◆ **What you are asked to do**
Transcribe, exactly as they appear, the line that contains "make_liner()", the line that contains "before = set(bpy.data.objects)", and every line in between, and nothing else.

◆ **Stored data**
-- Begin --

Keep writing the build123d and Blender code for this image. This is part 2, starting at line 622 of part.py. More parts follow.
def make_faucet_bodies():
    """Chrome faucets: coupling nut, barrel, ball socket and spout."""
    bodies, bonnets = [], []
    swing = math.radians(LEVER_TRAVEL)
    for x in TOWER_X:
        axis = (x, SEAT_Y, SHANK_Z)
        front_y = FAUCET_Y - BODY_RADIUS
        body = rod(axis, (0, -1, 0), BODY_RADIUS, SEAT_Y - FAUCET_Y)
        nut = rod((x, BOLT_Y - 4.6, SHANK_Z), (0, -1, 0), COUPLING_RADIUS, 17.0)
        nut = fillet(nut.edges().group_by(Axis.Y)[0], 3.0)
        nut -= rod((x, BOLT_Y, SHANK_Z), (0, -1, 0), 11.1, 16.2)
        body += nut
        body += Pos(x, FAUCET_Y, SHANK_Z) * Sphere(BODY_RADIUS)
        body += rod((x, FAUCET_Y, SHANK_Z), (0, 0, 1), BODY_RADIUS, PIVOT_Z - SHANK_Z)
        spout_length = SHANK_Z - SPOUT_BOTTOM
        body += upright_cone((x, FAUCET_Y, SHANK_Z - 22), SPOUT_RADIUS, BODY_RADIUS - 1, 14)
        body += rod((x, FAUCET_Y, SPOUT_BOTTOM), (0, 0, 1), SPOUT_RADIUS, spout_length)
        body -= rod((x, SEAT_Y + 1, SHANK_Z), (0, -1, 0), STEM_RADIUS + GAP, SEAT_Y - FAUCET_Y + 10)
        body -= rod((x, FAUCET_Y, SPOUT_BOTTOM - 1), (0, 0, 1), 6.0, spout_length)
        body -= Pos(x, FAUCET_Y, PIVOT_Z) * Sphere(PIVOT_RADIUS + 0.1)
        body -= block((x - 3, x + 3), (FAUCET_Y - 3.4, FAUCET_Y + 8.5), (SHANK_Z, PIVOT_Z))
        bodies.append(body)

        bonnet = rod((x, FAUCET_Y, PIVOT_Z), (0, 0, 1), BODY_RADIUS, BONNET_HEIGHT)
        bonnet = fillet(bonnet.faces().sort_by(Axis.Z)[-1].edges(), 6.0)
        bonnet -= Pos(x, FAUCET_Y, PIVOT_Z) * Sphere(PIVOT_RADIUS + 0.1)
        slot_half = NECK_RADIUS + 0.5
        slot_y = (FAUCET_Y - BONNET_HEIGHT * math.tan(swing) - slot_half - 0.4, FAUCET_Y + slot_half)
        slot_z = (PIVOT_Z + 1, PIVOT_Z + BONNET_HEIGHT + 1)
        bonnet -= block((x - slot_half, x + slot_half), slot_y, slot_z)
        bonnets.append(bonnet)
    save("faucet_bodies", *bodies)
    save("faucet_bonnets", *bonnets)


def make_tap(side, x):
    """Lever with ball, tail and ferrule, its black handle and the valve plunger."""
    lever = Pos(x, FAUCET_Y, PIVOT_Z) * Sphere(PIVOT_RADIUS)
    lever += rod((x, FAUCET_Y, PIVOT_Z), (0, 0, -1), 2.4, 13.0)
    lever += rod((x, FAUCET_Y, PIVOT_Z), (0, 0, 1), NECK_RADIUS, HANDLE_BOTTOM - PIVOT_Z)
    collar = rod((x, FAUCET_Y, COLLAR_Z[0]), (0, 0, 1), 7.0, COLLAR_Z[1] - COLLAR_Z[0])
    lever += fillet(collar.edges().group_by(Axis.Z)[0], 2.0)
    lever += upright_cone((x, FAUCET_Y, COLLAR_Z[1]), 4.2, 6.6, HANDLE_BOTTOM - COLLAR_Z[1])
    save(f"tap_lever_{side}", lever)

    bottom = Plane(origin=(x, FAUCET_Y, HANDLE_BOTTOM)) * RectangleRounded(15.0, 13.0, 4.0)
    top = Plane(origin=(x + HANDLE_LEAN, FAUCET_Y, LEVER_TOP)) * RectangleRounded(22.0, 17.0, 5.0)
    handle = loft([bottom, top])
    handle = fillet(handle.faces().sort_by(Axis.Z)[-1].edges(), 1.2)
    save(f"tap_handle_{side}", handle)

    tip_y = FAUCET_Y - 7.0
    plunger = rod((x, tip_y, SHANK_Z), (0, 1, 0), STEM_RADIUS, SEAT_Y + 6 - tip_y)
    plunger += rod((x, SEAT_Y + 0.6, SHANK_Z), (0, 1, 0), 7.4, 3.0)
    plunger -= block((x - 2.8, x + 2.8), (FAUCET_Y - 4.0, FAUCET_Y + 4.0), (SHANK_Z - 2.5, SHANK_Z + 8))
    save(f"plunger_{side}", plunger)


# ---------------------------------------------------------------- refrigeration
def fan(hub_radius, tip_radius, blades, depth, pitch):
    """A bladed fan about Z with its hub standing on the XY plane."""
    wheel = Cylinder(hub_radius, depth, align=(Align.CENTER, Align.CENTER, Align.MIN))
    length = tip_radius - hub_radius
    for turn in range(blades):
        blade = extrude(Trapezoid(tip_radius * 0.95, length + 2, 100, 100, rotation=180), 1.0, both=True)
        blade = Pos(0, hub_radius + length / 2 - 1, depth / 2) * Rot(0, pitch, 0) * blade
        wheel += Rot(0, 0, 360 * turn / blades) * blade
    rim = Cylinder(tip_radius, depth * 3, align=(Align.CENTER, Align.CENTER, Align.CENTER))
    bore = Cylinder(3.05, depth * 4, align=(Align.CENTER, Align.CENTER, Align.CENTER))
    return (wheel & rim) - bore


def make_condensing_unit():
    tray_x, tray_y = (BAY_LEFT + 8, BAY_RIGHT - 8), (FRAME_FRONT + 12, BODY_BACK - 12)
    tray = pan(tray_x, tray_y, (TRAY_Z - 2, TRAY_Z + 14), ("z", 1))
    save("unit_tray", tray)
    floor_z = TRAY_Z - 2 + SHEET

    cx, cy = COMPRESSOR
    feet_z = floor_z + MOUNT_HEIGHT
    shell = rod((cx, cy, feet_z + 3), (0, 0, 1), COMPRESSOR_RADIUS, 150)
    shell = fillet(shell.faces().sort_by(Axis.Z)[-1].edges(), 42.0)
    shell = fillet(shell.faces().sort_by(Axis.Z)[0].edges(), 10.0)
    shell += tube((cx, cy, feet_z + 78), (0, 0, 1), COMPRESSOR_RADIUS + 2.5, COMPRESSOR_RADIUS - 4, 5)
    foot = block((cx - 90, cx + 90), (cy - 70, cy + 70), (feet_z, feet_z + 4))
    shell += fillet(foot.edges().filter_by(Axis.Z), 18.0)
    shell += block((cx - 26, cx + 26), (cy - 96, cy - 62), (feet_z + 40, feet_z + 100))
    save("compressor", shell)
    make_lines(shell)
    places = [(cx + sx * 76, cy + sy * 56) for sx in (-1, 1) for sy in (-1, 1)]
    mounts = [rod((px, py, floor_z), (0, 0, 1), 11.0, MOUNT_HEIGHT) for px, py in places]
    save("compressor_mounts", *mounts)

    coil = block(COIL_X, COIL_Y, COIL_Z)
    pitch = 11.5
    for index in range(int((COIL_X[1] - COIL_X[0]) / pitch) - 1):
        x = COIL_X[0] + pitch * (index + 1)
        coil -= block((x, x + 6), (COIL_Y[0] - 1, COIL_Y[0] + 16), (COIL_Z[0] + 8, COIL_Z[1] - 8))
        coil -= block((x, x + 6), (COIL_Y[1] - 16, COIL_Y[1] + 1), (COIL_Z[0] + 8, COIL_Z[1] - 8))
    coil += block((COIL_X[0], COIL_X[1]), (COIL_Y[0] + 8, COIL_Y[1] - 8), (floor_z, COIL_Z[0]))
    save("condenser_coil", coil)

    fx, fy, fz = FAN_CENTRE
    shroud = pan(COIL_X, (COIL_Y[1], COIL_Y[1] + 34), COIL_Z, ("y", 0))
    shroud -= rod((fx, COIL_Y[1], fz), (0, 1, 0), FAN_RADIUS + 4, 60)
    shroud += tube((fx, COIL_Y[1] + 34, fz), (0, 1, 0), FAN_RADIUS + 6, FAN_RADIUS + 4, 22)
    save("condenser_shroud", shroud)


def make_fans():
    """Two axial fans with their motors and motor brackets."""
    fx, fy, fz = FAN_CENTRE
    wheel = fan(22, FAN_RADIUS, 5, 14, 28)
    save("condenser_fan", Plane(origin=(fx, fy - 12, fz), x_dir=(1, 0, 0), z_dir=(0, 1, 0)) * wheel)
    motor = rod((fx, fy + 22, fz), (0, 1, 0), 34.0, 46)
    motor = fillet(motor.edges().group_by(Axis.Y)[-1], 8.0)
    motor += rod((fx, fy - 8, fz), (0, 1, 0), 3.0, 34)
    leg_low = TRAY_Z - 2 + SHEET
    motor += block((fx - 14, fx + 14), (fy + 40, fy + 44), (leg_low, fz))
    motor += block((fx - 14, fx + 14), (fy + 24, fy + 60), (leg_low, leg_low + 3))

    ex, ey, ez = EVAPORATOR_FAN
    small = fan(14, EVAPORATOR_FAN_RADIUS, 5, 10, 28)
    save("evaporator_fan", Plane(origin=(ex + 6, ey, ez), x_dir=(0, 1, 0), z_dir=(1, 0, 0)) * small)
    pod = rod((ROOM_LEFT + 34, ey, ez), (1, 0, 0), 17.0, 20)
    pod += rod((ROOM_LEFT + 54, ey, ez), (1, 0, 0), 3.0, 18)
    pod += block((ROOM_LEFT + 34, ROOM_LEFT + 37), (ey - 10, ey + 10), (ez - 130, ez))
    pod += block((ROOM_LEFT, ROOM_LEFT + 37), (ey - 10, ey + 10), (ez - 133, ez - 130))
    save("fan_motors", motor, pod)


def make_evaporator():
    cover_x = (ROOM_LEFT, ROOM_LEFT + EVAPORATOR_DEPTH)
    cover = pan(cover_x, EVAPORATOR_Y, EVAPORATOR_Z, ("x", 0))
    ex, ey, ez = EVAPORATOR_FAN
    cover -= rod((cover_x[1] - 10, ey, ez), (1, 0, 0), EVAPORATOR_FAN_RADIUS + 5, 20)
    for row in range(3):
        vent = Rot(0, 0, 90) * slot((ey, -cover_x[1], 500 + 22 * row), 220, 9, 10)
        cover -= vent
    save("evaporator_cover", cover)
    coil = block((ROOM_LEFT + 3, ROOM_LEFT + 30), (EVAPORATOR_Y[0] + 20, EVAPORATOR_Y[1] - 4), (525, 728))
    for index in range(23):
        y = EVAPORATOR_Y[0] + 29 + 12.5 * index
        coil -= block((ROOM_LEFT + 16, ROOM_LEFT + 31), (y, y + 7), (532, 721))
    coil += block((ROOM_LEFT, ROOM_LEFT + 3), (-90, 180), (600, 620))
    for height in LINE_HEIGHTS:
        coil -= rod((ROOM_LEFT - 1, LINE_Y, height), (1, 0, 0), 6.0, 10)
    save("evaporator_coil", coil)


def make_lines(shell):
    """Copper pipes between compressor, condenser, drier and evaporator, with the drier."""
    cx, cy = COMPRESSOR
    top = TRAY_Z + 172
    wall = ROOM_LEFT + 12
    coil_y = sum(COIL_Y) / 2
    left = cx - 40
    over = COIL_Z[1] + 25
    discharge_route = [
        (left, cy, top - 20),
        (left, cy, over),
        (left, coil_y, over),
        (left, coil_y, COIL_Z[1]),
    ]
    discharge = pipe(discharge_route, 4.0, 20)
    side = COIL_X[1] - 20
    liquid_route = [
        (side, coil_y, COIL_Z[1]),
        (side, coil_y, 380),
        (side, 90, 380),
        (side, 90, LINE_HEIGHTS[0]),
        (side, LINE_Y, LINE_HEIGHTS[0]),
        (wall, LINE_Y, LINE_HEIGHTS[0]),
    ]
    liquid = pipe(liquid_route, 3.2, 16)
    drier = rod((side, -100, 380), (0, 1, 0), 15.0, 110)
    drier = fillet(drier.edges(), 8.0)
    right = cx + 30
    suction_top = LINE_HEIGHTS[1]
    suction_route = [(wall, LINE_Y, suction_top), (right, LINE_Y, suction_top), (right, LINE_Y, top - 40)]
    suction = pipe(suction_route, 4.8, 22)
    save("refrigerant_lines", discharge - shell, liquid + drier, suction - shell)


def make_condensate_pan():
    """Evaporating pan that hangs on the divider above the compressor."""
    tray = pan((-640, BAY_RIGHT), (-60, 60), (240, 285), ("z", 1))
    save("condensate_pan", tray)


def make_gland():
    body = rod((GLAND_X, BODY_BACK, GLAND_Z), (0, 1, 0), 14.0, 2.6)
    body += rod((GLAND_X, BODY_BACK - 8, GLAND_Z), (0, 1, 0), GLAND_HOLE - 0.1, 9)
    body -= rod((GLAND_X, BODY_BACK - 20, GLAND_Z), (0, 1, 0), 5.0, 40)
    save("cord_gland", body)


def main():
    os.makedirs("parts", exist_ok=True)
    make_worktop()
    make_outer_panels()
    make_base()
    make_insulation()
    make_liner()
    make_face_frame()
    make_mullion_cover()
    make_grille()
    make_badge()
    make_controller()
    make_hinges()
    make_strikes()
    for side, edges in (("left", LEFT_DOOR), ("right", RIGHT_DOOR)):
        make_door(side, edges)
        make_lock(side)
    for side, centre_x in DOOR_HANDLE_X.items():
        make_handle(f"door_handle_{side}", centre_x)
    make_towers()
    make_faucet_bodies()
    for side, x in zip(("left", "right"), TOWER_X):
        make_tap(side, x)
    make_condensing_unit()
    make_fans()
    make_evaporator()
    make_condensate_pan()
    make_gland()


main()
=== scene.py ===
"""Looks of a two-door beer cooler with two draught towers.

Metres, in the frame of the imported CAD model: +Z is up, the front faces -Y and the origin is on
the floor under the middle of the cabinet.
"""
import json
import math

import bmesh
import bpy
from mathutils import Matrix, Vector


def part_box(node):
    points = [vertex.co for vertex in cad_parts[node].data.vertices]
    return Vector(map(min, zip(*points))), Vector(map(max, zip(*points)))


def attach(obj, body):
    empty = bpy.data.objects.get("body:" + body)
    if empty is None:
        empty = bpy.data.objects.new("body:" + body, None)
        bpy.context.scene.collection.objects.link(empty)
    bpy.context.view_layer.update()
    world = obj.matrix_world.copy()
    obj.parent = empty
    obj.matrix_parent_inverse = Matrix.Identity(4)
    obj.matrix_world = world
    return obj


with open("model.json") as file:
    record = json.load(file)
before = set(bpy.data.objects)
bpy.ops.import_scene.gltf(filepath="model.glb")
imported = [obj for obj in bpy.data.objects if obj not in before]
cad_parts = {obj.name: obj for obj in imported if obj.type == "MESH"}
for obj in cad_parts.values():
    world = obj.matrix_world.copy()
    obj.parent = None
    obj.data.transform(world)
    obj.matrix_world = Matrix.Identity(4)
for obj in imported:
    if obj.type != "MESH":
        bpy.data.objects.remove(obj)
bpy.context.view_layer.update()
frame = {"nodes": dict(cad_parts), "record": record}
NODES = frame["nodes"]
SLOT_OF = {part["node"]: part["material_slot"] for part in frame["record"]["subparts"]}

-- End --

◆ **Solution to this task**
    make_liner()
    make_face_frame()
    make_mullion_cover()
    make_grille()
    make_badge()
    make_controller()
    make_hinges()
    make_strikes()
    for side, edges in (("left", LEFT_DOOR), ("right", RIGHT_DOOR)):
        make_door(side, edges)
        make_lock(side)
    for side, centre_x in DOOR_HANDLE_X.items():
        make_handle(f"door_handle_{side}", centre_x)
    make_towers()
    make_faucet_bodies()
    for side, x in zip(("left", "right"), TOWER_X):
        make_tap(side, x)
    make_condensing_unit()
    make_fans()
    make_evaporator()
    make_condensate_pan()
    make_gland()


main()
=== scene.py ===
"""Looks of a two-door beer cooler with two draught towers.

Metres, in the frame of the imported CAD model: +Z is up, the front faces -Y and the origin is on
the floor under the middle of the cabinet.
"""
import json
import math

import bmesh
import bpy
from mathutils import Matrix, Vector


def part_box(node):
    points = [vertex.co for vertex in cad_parts[node].data.vertices]
    return Vector(map(min, zip(*points))), Vector(map(max, zip(*points)))


def attach(obj, body):
    empty = bpy.data.objects.get("body:" + body)
    if empty is None:
        empty = bpy.data.objects.new("body:" + body, None)
        bpy.context.scene.collection.objects.link(empty)
    bpy.context.view_layer.update()
    world = obj.matrix_world.copy()
    obj.parent = empty
    obj.matrix_parent_inverse = Matrix.Identity(4)
    obj.matrix_world = world
    return obj


with open("model.json") as file:
    record = json.load(file)
before = set(bpy.data.objects)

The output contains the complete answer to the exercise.